A Teologia do Sofrimento: Preparando o Coração Antes da Tempestade
Uma das maiores armadilhas espirituais é tentar entender o sofrimento apenas quando estamos no meio dele. A teologia do sofrimento precisa ser compreendida e aceita antes da tempestade, preparando nosso coração para enfrentar as adversidades com fé inabalável.
Os escritores bíblicos assumem algo que muitas vezes resistimos em aceitar: o sofrimento é parte integrante do conhecimento genuíno de Cristo. Paulo expressa este paradoxo com clareza impressionante em Filipenses 3:10, quando declara seu desejo de conhecer “o poder da sua ressurreição e a participação dos seus sofrimentos”.
Note a ordem: primeiro o poder da ressurreição, depois a participação nos sofrimentos. Não são experiências separadas, mas faces da mesma moeda espiritual.
Em Romanos 8:16-17, Paulo vai ainda mais longe, conectando nossa herança divina ao sofrimento com Cristo: “Se somos filhos, somos também herdeiros, herdeiros de Deus e co-herdeiros com Cristo; se é certo que com ele padecemos, para que também com ele sejamos glorificados.”
O Servo Sofredor e Nossa União com Ele
Por que o sofrimento é tão intrínseco à união com Cristo? A resposta é profundamente teológica: estamos unidos a um servo sofredor. Se Jesus, sendo Filho de Deus, “aprendeu a obediência através do sofrimento” (Hebreus 5:8), quanto mais nós precisamos aprender a confiar em Deus através das adversidades?

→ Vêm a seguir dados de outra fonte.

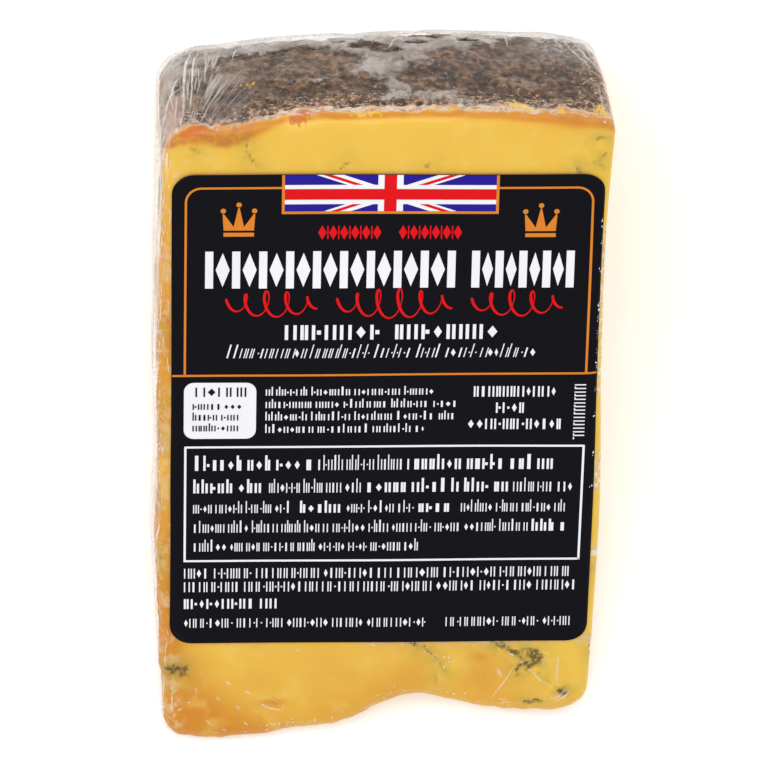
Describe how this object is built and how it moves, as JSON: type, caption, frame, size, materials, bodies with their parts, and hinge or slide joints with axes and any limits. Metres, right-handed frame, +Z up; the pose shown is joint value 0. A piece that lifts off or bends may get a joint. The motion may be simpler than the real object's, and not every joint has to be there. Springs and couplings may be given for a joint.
{
  "type": "film-wrapped blue cheese wedge",
  "caption": "Wedge of orange blue cheese with a craggy grey-brown rind and a crumbled tip, wrapped in clear film with a dark paper label, lying on a cut face.",
  "frame": {"origin": "middle of the bounding box's base, on the flat face that the wedge lies on", "axes": "+X across the slab from the drum's flat rind end to the cut side, +Y from the crumbled tip to the craggy rind, +Z up"},
  "size_m": [0.068, 0.1094, 0.0566],
  "materials": {
    "cheese_in_film": "glossy clear film over cheese",
    "label": "satin"
  },
  "bodies": {
    "root": {"cheese_in_film": "cheese_in_film", "label": "label"}
  },
  "joints": []
}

Conhecer Jesus verdadeiramente significa conhecer Sua cruz e estar dispostos a carregá-la. Não como um fardo pesado e sem sentido, mas como o caminho para uma comunhão mais profunda com Aquele que nos amou até a morte.
O Coração Compassivo de Deus
Aqui está uma verdade revolucionária: o sofrimento nos leva ao coração de Deus porque o sofrimento está no coração de Deus – Seu Filho sofredor. Em Cristo, não encontramos um Deus distante e indiferente às nossas dores, mas um Pai que conhece intimamente o significado do sofrimento redentor.
O sofrimento se torna, paradoxalmente, a porta através da qual experimentamos o mais profundo consolo divino. É natural questionarmos o “porquê” do sofrimento, mas nossa união com Cristo nos assegura do amor inabalável de Deus, mesmo quando Seus propósitos permanecem misteriosos aos nossos olhos.
O sofrimento não é punição divina para os que estão em Cristo. Pode ser disciplina amorosa ou um lembrete da nossa dependência absoluta da graça. Mas sempre, sempre nos aproxima do coração compassivo de Deus.
As Disciplinas Espirituais Como Remédio da Alma
Quando compreendemos que o sofrimento é um meio extraordinário de comunhão com Deus, as disciplinas espirituais se tornam ainda mais essenciais. Elas funcionam como remédio para a alma em tempos de dor intensa.
A oração não é apenas conversa com Deus, mas refúgio seguro na tempestade. A leitura bíblica não é mero exercício intelectual, mas encontro transformador com a Palavra viva. A comunhão com outros crentes não é conveniência social, mas necessidade vital para nossa sobrevivência espiritual.
A Inevitabilidade e a Escolha
O sofrimento, como o envelhecimento, é inevitável na experiência humana. A questão central não é se passaremos por dificuldades, mas como elas nos afetarão. Nos aproximarão ou nos afastarão de Deus?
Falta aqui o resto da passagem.